What is expected — Reproduce exactly the lines from the one containing "middle_x = (everything.min.X" down to the one containing "obj.data.transform(world)", including both of those lines, and nothing else.

Data provided —

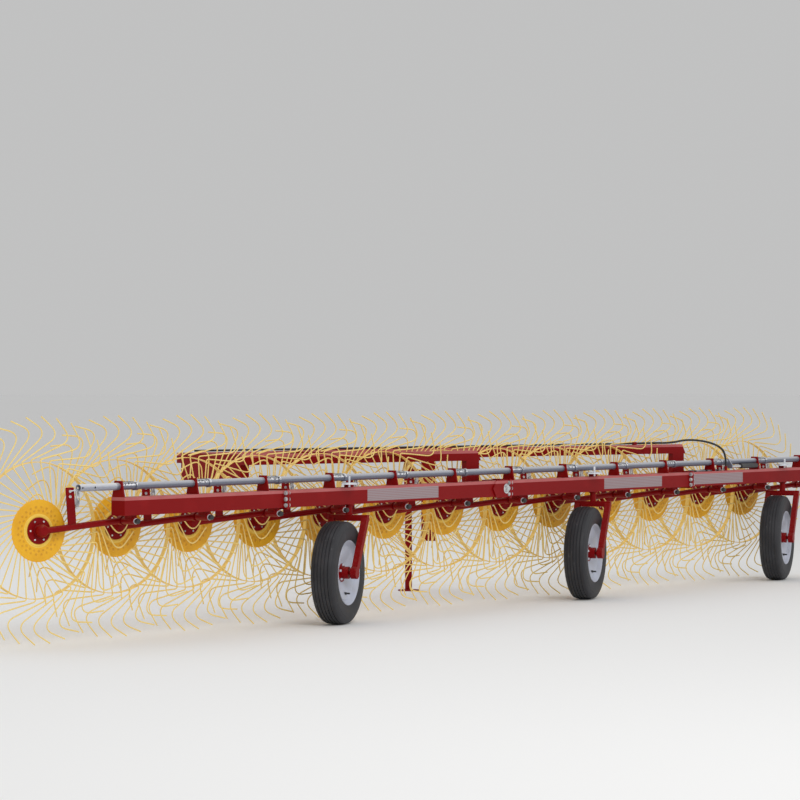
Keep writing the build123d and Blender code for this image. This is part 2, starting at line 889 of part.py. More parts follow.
nodes = {name: solids_of(shapes) for name, shapes in build().items()}
everything = Compound([solid for solids in nodes.values() for solid in solids]).bounding_box()
middle_x = (everything.min.X + everything.max.X) / 2
middle_y = (everything.min.Y + everything.max.Y) / 2
os.makedirs("parts", exist_ok=True)
for name, solids in nodes.items():
    placed = [Pos(-middle_x, -middle_y, 0) * solid for solid in solids]
    export_step(placed[0] if len(placed) == 1 else Compound(placed), f"parts/{name}.step")
print("origin moved by", round(-middle_x, 3), round(-middle_y, 3), "size", everything.size)
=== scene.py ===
import json
import math
import bmesh
import bpy
import numpy as np
from mathutils import Matrix, Vector


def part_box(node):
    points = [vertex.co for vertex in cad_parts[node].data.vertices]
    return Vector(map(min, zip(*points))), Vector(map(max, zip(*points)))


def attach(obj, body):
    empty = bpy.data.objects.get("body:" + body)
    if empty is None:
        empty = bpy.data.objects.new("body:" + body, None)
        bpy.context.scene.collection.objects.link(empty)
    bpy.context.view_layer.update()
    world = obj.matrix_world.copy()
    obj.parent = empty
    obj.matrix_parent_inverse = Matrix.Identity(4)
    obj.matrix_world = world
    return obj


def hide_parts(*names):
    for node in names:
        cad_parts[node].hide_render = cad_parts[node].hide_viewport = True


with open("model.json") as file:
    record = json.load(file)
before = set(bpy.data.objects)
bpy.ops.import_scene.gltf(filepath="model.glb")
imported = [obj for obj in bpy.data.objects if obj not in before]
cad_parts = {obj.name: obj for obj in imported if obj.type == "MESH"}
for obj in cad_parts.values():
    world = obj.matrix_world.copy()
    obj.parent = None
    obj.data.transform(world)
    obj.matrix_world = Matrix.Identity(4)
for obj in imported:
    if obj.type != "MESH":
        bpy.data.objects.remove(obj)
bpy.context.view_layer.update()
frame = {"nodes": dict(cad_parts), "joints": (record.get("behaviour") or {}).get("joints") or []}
nodes = frame["nodes"]
joints = {joint["name"]: joint for joint in frame["joints"]}
hubOne = np.array(joints["wheel_01_spin"]["pos_m"])
wheelNumbers = range(1, 14)
mm = 0.001
print("frame loaded:", len(nodes), "nodes")


# Shader sums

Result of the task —
middle_x = (everything.min.X + everything.max.X) / 2
middle_y = (everything.min.Y + everything.max.Y) / 2
os.makedirs("parts", exist_ok=True)
for name, solids in nodes.items():
    placed = [Pos(-middle_x, -middle_y, 0) * solid for solid in solids]
    export_step(placed[0] if len(placed) == 1 else Compound(placed), f"parts/{name}.step")
print("origin moved by", round(-middle_x, 3), round(-middle_y, 3), "size", everything.size)
=== scene.py ===
import json
import math
import bmesh
import bpy
import numpy as np
from mathutils import Matrix, Vector


def part_box(node):
    points = [vertex.co for vertex in cad_parts[node].data.vertices]
    return Vector(map(min, zip(*points))), Vector(map(max, zip(*points)))


def attach(obj, body):
    empty = bpy.data.objects.get("body:" + body)
    if empty is None:
        empty = bpy.data.objects.new("body:" + body, None)
        bpy.context.scene.collection.objects.link(empty)
    bpy.context.view_layer.update()
    world = obj.matrix_world.copy()
    obj.parent = empty
    obj.matrix_parent_inverse = Matrix.Identity(4)
    obj.matrix_world = world
    return obj


def hide_parts(*names):
    for node in names:
        cad_parts[node].hide_render = cad_parts[node].hide_viewport = True


with open("model.json") as file:
    record = json.load(file)
before = set(bpy.data.objects)
bpy.ops.import_scene.gltf(filepath="model.glb")
imported = [obj for obj in bpy.data.objects if obj not in before]
cad_parts = {obj.name: obj for obj in imported if obj.type == "MESH"}
for obj in cad_parts.values():
    world = obj.matrix_world.copy()
    obj.parent = None
    obj.data.transform(world)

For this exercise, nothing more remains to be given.